▼

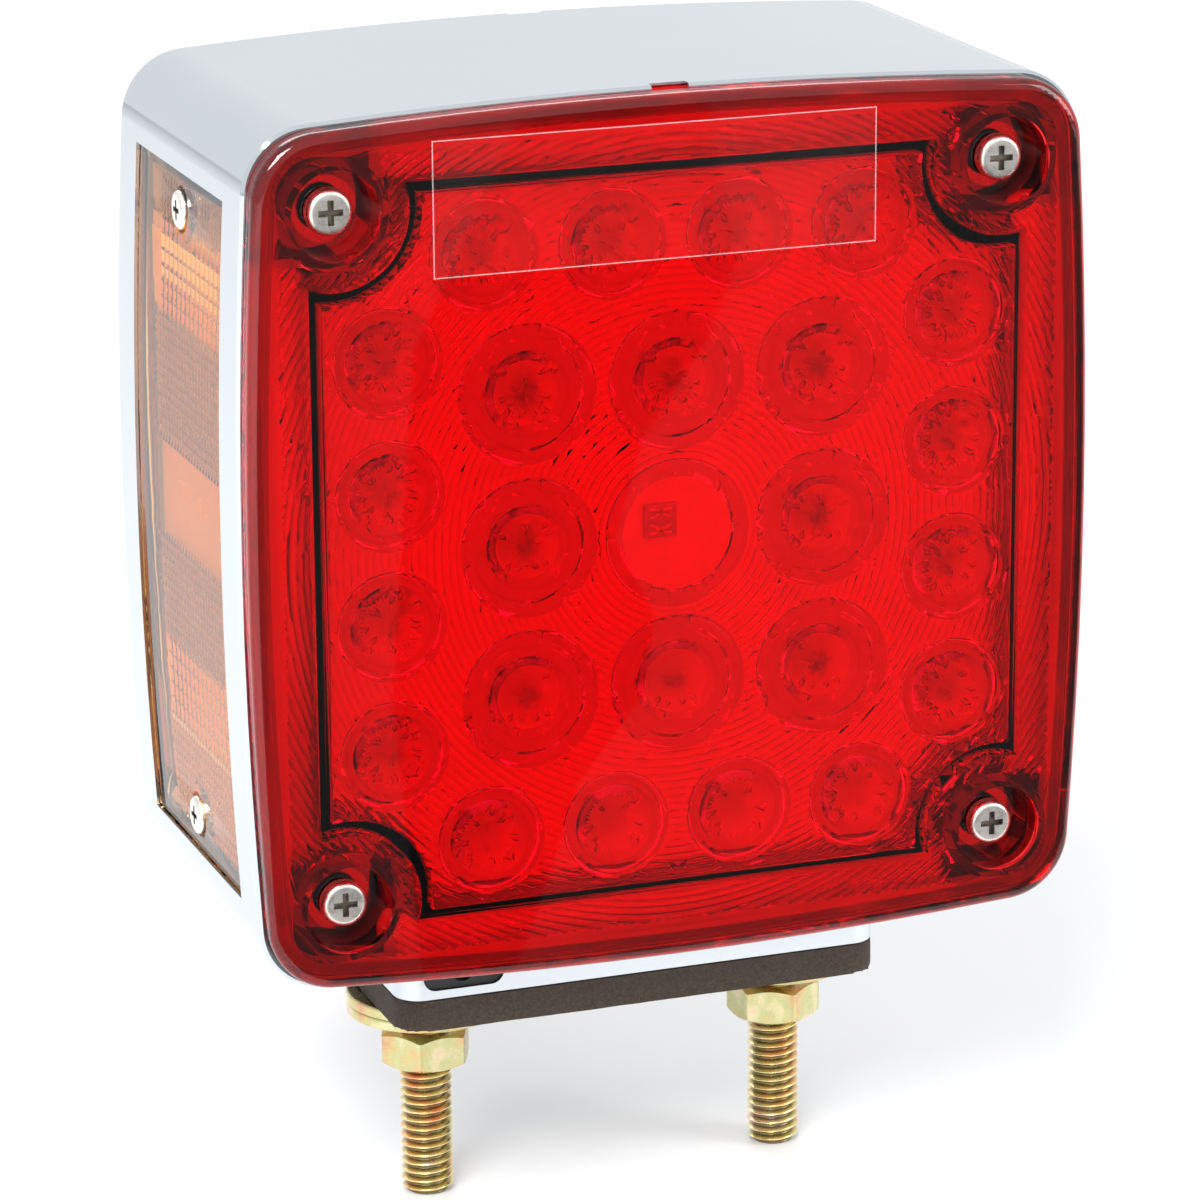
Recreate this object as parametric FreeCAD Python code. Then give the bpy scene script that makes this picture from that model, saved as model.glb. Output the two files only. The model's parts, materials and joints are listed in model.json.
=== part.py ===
"""Two-face square pedestal lamp for a trailer fender: red lens one way, amber the other.

Units are millimetres. +Z is up, -Y is the way the red lens faces, -X is the side with the
amber marker lens. The origin is the centre of the rubber pad's bottom face, which is where
the lamp sits on its bracket. Every function builds its piece around the centre of the lens
face (z = 0 there), and save() lifts the result to its place above the pad.
"""
import FreeCAD
import Part
import math
import os

V = FreeCAD.Vector

# ---- housing -------------------------------------------------------------------------
HOUSING_HALF = 65.1          # half width and half height at the middle of a side
BOW = 2.4                    # how far a side's middle stands out past its ends
CORNER_R = 10.0
WALL = 2.0
DEPTH_HALF = 31.7            # half the depth of the chrome ring
EDGE_CHAMFER = 0.45          # along both rims of the ring
NOTCH_WIDTH = 5.6            # pry notch at the middle of the top edge, on both faces
NOTCH_DEPTH = 1.6
OVERLAP = 0.5                # how far joined shapes run into each other before they are fused
PAST = 1.0                   # how far a cut runs past the face it opens

# ---- lens ----------------------------------------------------------------------------
LENS_HALF = 64.4
LENS_FRONT = 35.3            # distance from the middle of the lamp to a lens face
LENS_BACK = 31.9
LENS_EDGE_ROUND = 1.5
LENS_PLATE = 2.4
SKIRT_CLEARANCE = 0.3
SKIRT_WALL = 1.7
SKIRT_END = 29.4
SCREW_HALF = 50.8            # lens screws on a 4 in square
RECESS_R = 6.55
RECESS_TUBE_R = 8.2
RECESS_FLOOR = 30.8
TUBE_END = 28.8
SCREW_CLEAR_R = 2.0
RIB_HALF = 54.6              # sealing rib, tray wall and gasket share this outline
RIB_WALL = 1.8
RIB_CORNER_R = 11.2
RIB_END = 28.4
GASKET_THICK = 1.0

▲

[The problem]: Return the material exactly as it stands.

[Final result]:
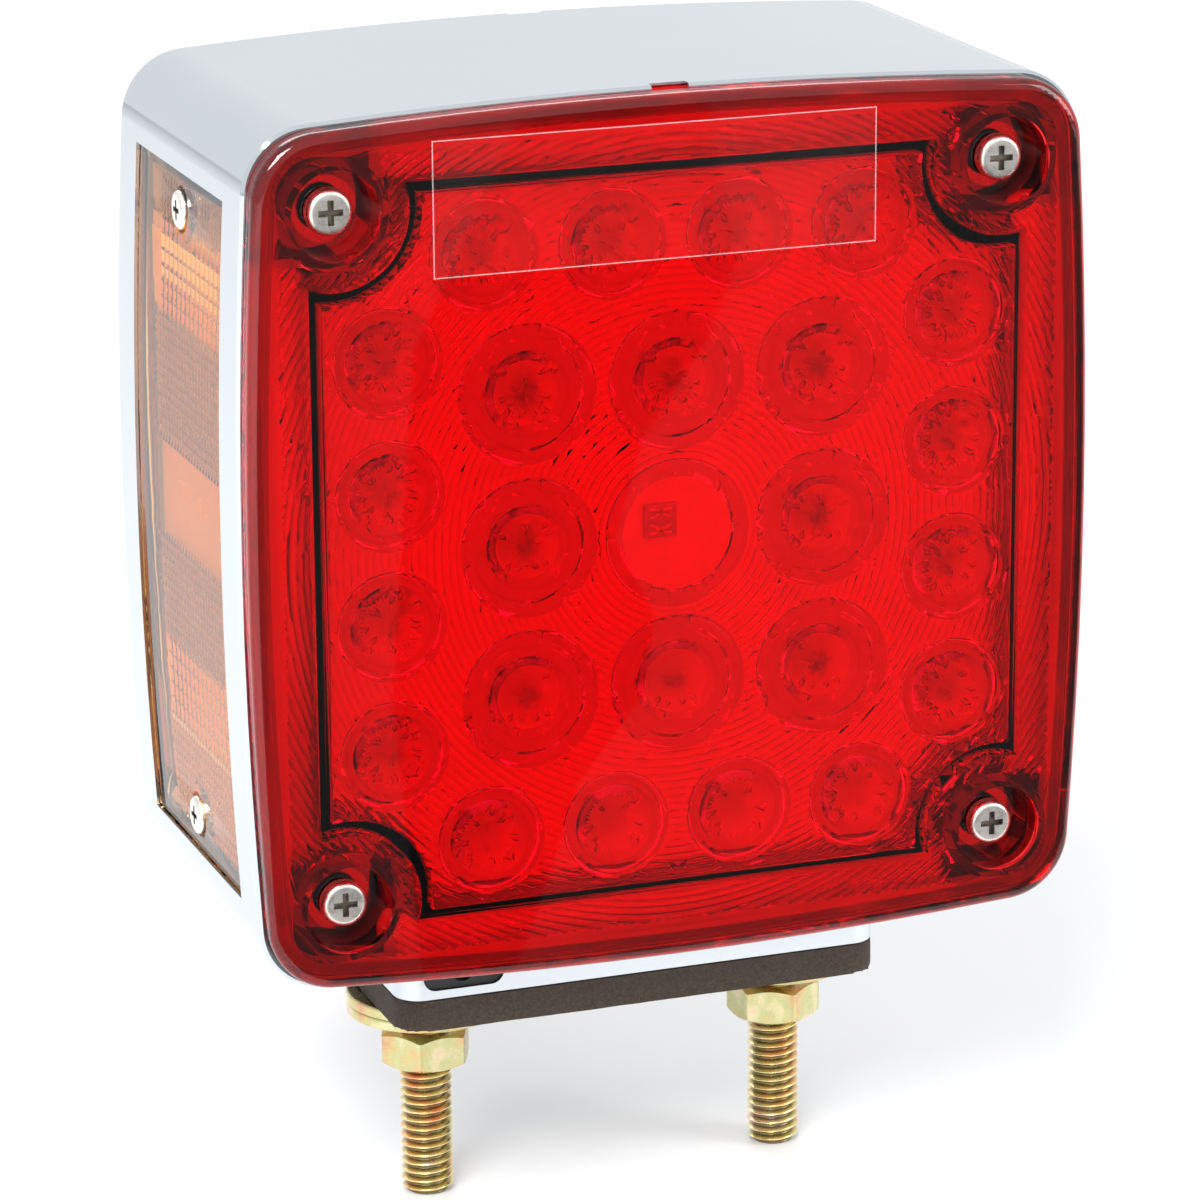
Recreate this object as parametric FreeCAD Python code. Then give the bpy scene script that makes this picture from that model, saved as model.glb. Output the two files only. The model's parts, materials and joints are listed in model.json.
=== part.py ===
"""Two-face square pedestal lamp for a trailer fender: red lens one way, amber the other.

Units are millimetres. +Z is up, -Y is the way the red lens faces, -X is the side with the
amber marker lens. The origin is the centre of the rubber pad's bottom face, which is where
the lamp sits on its bracket. Every function builds its piece around the centre of the lens
face (z = 0 there), and save() lifts the result to its place above the pad.
"""
import FreeCAD
import Part
import math
import os

V = FreeCAD.Vector

# ---- housing -------------------------------------------------------------------------
HOUSING_HALF = 65.1          # half width and half height at the middle of a side
BOW = 2.4                    # how far a side's middle stands out past its ends
CORNER_R = 10.0
WALL = 2.0
DEPTH_HALF = 31.7            # half the depth of the chrome ring
EDGE_CHAMFER = 0.45          # along both rims of the ring
NOTCH_WIDTH = 5.6            # pry notch at the middle of the top edge, on both faces
NOTCH_DEPTH = 1.6
OVERLAP = 0.5                # how far joined shapes run into each other before they are fused
PAST = 1.0                   # how far a cut runs past the face it opens

# ---- lens ----------------------------------------------------------------------------
LENS_HALF = 64.4
LENS_FRONT = 35.3            # distance from the middle of the lamp to a lens face
LENS_BACK = 31.9
LENS_EDGE_ROUND = 1.5
LENS_PLATE = 2.4
SKIRT_CLEARANCE = 0.3
SKIRT_WALL = 1.7
SKIRT_END = 29.4
SCREW_HALF = 50.8            # lens screws on a 4 in square
RECESS_R = 6.55
RECESS_TUBE_R = 8.2
RECESS_FLOOR = 30.8
TUBE_END = 28.8
SCREW_CLEAR_R = 2.0
RIB_HALF = 54.6              # sealing rib, tray wall and gasket share this outline
RIB_WALL = 1.8
RIB_CORNER_R = 11.2
RIB_END = 28.4
GASKET_THICK = 1.0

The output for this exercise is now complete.